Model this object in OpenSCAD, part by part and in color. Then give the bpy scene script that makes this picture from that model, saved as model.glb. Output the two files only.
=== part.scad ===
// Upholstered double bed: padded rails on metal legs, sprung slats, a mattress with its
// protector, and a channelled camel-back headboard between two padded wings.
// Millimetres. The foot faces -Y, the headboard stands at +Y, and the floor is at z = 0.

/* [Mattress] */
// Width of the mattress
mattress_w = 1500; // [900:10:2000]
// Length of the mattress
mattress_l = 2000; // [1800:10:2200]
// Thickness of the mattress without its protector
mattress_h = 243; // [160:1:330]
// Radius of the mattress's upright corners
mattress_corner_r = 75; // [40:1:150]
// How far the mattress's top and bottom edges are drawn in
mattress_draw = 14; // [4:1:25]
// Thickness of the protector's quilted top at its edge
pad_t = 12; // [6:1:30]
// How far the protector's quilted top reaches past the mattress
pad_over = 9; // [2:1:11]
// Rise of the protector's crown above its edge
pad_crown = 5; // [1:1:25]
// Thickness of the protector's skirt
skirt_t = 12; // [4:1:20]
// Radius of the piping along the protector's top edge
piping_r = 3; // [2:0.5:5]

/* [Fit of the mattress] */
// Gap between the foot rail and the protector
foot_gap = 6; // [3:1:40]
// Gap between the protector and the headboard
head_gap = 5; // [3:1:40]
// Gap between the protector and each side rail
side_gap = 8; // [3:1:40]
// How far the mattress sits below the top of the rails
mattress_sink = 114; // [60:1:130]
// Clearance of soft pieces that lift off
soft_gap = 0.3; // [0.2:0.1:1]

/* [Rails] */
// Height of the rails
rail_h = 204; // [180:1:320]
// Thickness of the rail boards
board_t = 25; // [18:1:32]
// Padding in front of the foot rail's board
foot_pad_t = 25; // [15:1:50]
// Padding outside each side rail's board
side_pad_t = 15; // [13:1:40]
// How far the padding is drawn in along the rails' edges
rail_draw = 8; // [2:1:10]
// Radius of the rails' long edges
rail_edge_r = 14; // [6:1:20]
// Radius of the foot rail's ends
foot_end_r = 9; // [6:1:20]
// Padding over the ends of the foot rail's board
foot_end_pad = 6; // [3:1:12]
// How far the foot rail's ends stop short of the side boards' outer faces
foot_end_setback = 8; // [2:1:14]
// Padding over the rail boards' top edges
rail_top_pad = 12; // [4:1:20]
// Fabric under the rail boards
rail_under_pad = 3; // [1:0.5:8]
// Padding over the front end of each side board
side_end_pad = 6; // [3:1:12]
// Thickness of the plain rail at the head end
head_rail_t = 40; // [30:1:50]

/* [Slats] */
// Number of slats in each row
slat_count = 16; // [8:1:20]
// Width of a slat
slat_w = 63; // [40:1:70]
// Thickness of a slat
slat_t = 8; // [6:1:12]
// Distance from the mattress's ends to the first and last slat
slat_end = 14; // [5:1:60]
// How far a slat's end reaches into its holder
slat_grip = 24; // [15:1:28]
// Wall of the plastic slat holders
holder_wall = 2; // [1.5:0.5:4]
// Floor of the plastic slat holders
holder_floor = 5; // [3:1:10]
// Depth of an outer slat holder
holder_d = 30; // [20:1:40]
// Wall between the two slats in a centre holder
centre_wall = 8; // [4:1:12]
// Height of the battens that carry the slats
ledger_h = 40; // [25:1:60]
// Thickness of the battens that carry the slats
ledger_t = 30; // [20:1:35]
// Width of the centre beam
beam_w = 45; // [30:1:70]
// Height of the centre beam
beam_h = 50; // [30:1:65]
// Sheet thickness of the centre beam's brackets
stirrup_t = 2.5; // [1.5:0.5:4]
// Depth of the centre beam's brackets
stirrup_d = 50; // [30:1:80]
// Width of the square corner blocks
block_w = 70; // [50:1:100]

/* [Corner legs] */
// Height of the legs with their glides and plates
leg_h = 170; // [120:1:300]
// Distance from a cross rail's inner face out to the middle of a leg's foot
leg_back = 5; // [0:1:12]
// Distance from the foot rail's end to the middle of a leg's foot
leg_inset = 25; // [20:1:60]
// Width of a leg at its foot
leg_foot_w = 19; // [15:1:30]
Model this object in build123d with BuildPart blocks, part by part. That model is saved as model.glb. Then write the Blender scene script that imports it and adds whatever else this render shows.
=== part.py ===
◆ ◆ ◆ ◆ ◆
**TO DO**. Find the line containing "Model this object in build123d", then output it and every line after it to the end of the data, exactly.

**TASK RESULT**.
Model this object in build123d with BuildPart blocks, part by part. That model is saved as model.glb. Then write the Blender scene script that imports it and adds whatever else this render shows.
=== part.py ===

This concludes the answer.